◆ SET TASK: State how many lines hold the word "part", with no other words.
[start RECORDED INFORMATION]
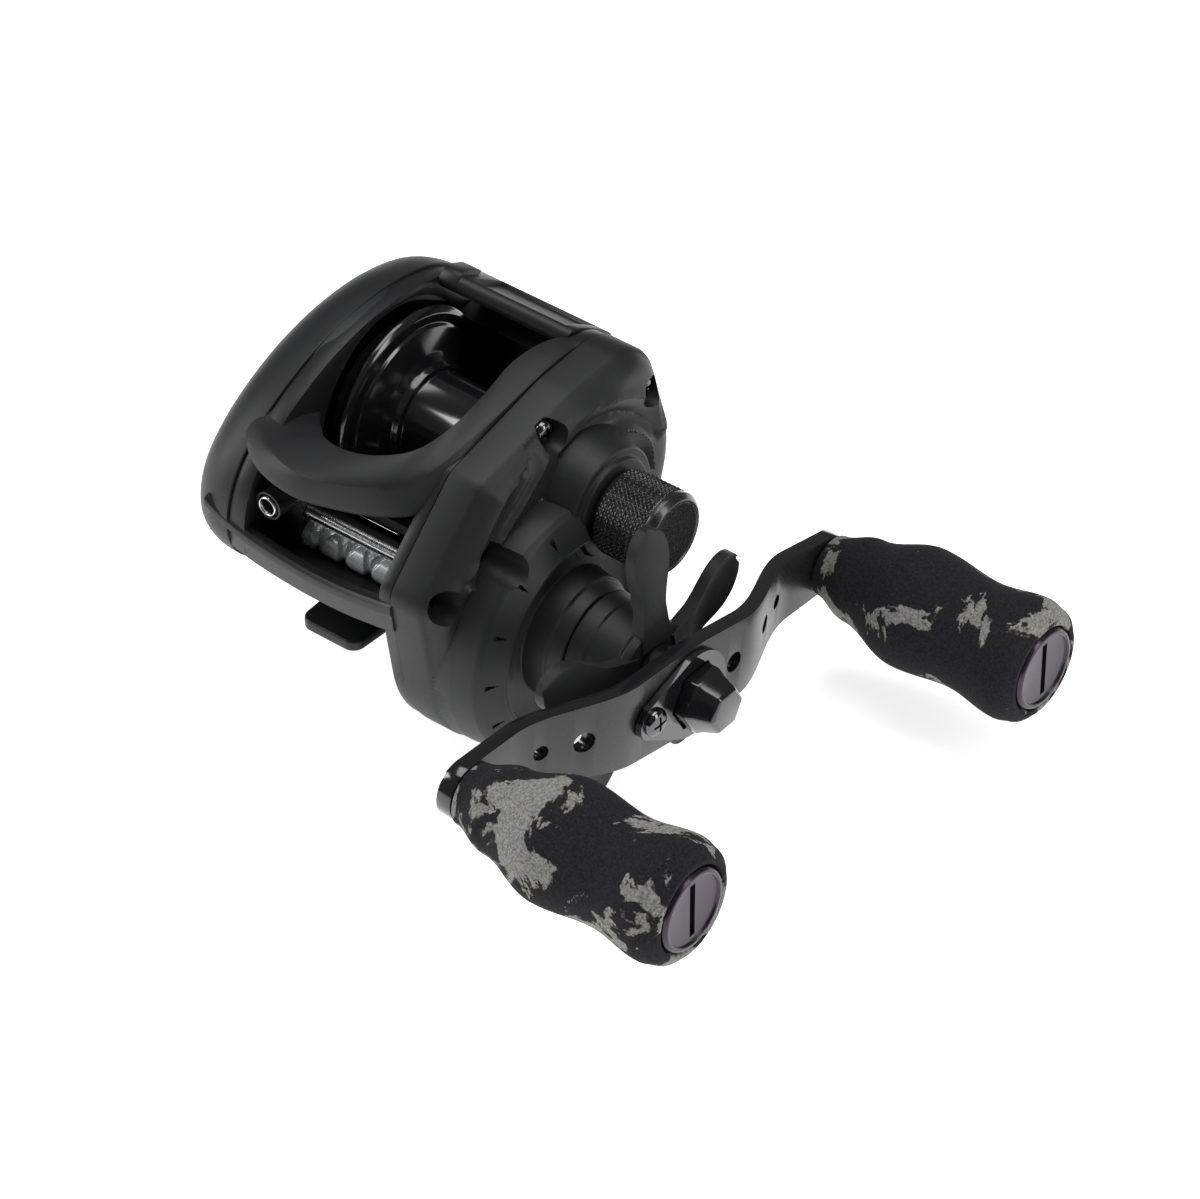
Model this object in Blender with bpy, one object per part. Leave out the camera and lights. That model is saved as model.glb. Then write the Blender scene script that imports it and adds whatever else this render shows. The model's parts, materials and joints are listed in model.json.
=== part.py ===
"""Low-profile baitcasting reel, left-hand retrieve, as the separate pieces it is put together from.

Axes: +X runs along the spool axis towards the handle, +Y towards the back of the reel, +Z up from the rod.
The origin is the middle of the foot's flat face, where the rod's reel seat touches it.
Sizes are in millimetres and are scaled to metres when a mesh is made.
"""
import math

import bmesh
import bpy
from mathutils import Matrix, Vector

MM = 0.001

# Clearances
GAP = 0.3  # between two pieces that rest on each other
RUN = 0.15  # radial, between a shaft and the hole that it turns in

# Foot
FOOT_LENGTH = 63.0
FOOT_WIDTH = 13.6
FOOT_END_WIDTH = 11.6
FOOT_THICK = 2.0
FOOT_SCREW_SPACING = 30.0

# Spool and its well
FLANGE_R = 17.1
SPOOL_HALF = 11.3
FLANGE_THICK = 1.1
ARBOR_R = 8.0
WELL_GAP = 0.6
WELL_WALL = 1.2
SPOOL_SHAFT_R = 1.5

# Frame plates
SIDE_GAP = 2.3
HANDLE_PLATE = 2.1
PALM_PLATE = 3.0

# Gears
GEAR_MODULE = 0.508
MAIN_TEETH = 71
PINION_TEETH = 10
GEAR_ANGLE = 55.7  # from the drive shaft to the spool axis, degrees above +Y
GEAR_WIDTH = 2.8
WORM_MODULE = 0.884
WORM_DRIVE_TEETH = 27
WORM_TEETH = 12
WORM_ANGLE = 148.5  # from the drive shaft to the worm, degrees above +Y
WORM_GEAR_WIDTH = 2.0
CLUTCH_TRAVEL = 1.4
CAM_THICK = 1.0
YOKE_THICK = 0.9

# Drive shaft, drag and handle
SHAFT_R = 3.0
DRAG_R = 14.0
WASHER = 0.7
SLEEVE_R = 4.8
BEARING_R = 7.0
STAR_R = 25.5
STAR_ARMS = 5
HANDLE_REACH = 45.0
HANDLE_TILT = 8.0
ARM_WIDTH = 16.0
ARM_THICK = 2.6
ARM_DROP = 6.5
ARM_X = 52.0
KNOB_LENGTH = 42.4
KNOB_R = 10.5
KNOB_SHAFT_R = 1.9
CAP_R = 6.97
NUT_R = 5.6
SCREW_REACH = 10.4  # from the drive shaft to the retainer's screw, along the arm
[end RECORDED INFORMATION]
◆ PROBLEM SOLUTION: 2